Write out the whole listing again, exactly.

______

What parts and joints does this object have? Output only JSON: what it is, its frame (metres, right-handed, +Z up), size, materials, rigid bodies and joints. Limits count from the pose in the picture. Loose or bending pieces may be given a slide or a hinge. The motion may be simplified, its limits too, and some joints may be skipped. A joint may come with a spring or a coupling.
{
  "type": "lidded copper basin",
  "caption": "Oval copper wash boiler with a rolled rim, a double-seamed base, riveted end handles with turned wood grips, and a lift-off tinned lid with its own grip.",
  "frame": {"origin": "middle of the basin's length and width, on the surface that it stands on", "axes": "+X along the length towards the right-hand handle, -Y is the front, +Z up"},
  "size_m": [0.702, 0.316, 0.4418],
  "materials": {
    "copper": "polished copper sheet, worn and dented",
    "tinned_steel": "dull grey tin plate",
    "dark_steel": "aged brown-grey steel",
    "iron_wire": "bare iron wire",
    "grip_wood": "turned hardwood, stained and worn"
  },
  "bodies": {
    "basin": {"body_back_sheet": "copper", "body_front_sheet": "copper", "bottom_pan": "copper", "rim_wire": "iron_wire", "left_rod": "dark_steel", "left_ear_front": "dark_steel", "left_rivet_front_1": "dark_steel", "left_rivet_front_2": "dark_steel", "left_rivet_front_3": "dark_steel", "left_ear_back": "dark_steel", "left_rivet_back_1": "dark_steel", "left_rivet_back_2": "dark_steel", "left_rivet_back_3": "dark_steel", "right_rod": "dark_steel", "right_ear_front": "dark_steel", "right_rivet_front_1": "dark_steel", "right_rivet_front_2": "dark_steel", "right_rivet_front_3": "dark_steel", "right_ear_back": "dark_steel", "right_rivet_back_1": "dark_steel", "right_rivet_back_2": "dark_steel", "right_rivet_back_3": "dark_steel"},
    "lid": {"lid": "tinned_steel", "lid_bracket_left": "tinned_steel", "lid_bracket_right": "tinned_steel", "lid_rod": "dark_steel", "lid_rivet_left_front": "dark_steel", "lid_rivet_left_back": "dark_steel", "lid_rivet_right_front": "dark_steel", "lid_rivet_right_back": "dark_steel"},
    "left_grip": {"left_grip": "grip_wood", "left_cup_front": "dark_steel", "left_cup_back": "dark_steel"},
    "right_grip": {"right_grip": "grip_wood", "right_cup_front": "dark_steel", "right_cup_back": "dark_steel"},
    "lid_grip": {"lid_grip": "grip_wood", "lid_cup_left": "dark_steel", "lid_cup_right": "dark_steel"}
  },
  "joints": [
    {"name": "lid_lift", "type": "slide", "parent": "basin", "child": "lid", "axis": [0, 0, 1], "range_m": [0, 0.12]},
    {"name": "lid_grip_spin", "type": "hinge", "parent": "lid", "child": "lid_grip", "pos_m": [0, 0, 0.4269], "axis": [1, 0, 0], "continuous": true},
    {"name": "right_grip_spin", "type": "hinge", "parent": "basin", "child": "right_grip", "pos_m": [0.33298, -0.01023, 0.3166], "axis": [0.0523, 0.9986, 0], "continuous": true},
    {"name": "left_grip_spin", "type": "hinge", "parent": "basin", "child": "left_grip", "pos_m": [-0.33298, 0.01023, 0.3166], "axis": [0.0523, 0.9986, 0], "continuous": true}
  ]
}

______

[Exercise answer]:
What parts and joints does this object have? Output only JSON: what it is, its frame (metres, right-handed, +Z up), size, materials, rigid bodies and joints. Limits count from the pose in the picture. Loose or bending pieces may be given a slide or a hinge. The motion may be simplified, its limits too, and some joints may be skipped. A joint may come with a spring or a coupling.
{
  "type": "lidded copper basin",
  "caption": "Oval copper wash boiler with a rolled rim, a double-seamed base, riveted end handles with turned wood grips, and a lift-off tinned lid with its own grip.",
  "frame": {"origin": "middle of the basin's length and width, on the surface that it stands on", "axes": "+X along the length towards the right-hand handle, -Y is the front, +Z up"},
  "size_m": [0.702, 0.316, 0.4418],
  "materials": {
    "copper": "polished copper sheet, worn and dented",
    "tinned_steel": "dull grey tin plate",
    "dark_steel": "aged brown-grey steel",
    "iron_wire": "bare iron wire",
    "grip_wood": "turned hardwood, stained and worn"
  },
  "bodies": {
    "basin": {"body_back_sheet": "copper", "body_front_sheet": "copper", "bottom_pan": "copper", "rim_wire": "iron_wire", "left_rod": "dark_steel", "left_ear_front": "dark_steel", "left_rivet_front_1": "dark_steel", "left_rivet_front_2": "dark_steel", "left_rivet_front_3": "dark_steel", "left_ear_back": "dark_steel", "left_rivet_back_1": "dark_steel", "left_rivet_back_2": "dark_steel", "left_rivet_back_3": "dark_steel", "right_rod": "dark_steel", "right_ear_front": "dark_steel", "right_rivet_front_1": "dark_steel", "right_rivet_front_2": "dark_steel", "right_rivet_front_3": "dark_steel", "right_ear_back": "dark_steel", "right_rivet_back_1": "dark_steel", "right_rivet_back_2": "dark_steel", "right_rivet_back_3": "dark_steel"},
    "lid": {"lid": "tinned_steel", "lid_bracket_left": "tinned_steel", "lid_bracket_right": "tinned_steel", "lid_rod": "dark_steel", "lid_rivet_left_front": "dark_steel", "lid_rivet_left_back": "dark_steel", "lid_rivet_right_front": "dark_steel", "lid_rivet_right_back": "dark_steel"},
    "left_grip": {"left_grip": "grip_wood", "left_cup_front": "dark_steel", "left_cup_back": "dark_steel"},
    "right_grip": {"right_grip": "grip_wood", "right_cup_front": "dark_steel", "right_cup_back": "dark_steel"},
    "lid_grip": {"lid_grip": "grip_wood", "lid_cup_left": "dark_steel", "lid_cup_right": "dark_steel"}
  },
  "joints": [
    {"name": "lid_lift", "type": "slide", "parent": "basin", "child": "lid", "axis": [0, 0, 1], "range_m": [0, 0.12]},
    {"name": "lid_grip_spin", "type": "hinge", "parent": "lid", "child": "lid_grip", "pos_m": [0, 0, 0.4269], "axis": [1, 0, 0], "continuous": true},
    {"name": "right_grip_spin", "type": "hinge", "parent": "basin", "child": "right_grip", "pos_m": [0.33298, -0.01023, 0.3166], "axis": [0.0523, 0.9986, 0], "continuous": true},
    {"name": "left_grip_spin", "type": "hinge", "parent": "basin", "child": "left_grip", "pos_m": [-0.33298, 0.01023, 0.3166], "axis": [0.0523, 0.9986, 0], "continuous": true}
  ]
}